The Realms has all sorts of weird things in it that people have accepted without question. Dragonborn are no weirder than any other humanoid in it.

If I were a Realms fan and saw that dragonborn now existed in "playable PC race" quantities, I could think of half a dozen perfectly good explanations for it, ranging from "a mad wizard did it" to "epidemic caused dragon eggs to hatch out dragonborn" to "wow, that one bard really got around." If I needed an explanation at all and couldn't just accept that hey, there are dragonborn in the Realms now. I'm sure most other GMs could come up with explanations that work for them just as easily.
 

I was suggesting that the static timeline might be the reason for the fact that Eberron fans "don't see lore in D&D the same way as fans of other settings" (as you put it), rather than simply because it was designed to be an inclusive setting (although that certainly contributes).

If a setting has a timeline that moves, then you can use that to explain changes ("there was recently an interaction with a parallel world and now there are dragonborn").

If a setting has a frozen timeline, you are forced to come up with lore that gives them a plausible place in the existing world ("dragonborn have always lived on another continent and don't get out much").

I think those two approaches (eventually) lead to bodies of lore that have different textures.
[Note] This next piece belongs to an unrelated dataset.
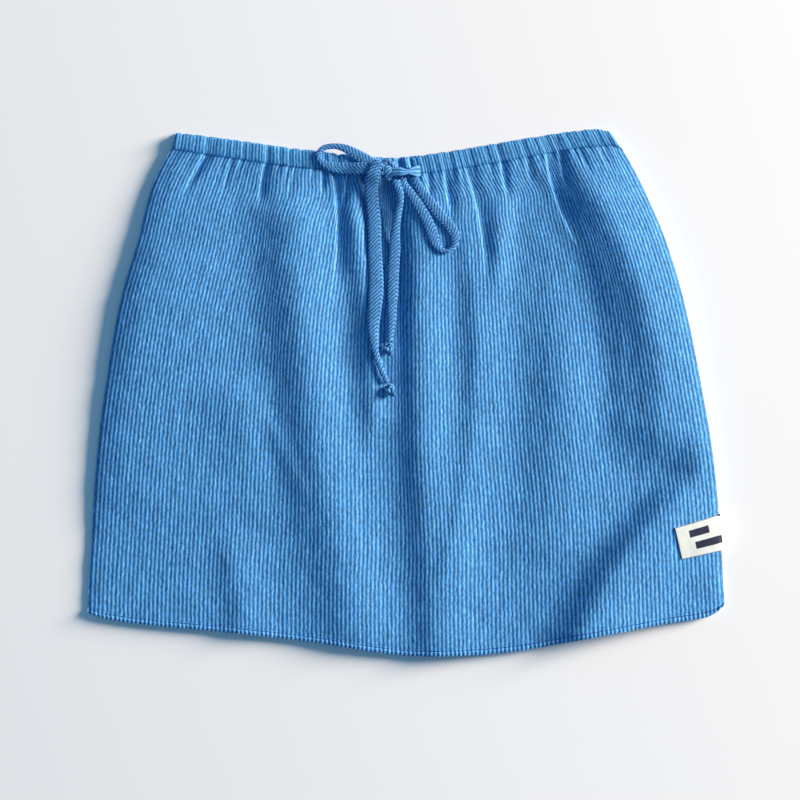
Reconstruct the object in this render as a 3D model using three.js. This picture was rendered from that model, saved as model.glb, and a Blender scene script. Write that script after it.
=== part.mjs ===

Eberron is a rich setting. Dragonlance is a setting with a rich history.​
The important question is, which is more interesting (for people in general) to play in?

Personally, I always feel like a side character when playing in a setting with a rich history. I had the same problem when playing in Star Wars games.
 

As a fan of the setting you wanted the setting... destroyed??
Sure...its like having Ragnarök in the future of the setting.

You can play way before the event, using it as a foretold DOOM, or

Darksun campaign conclusion: The Black Hole is starting to shred the barrier around Dark Sun, can your players use this window of opportunity to evacuate survivors off the world before the end? Will this survivors (due to black hole time shenanigans actually be the founding races of the cosmos, i.e. Dark Sun was the Prime World?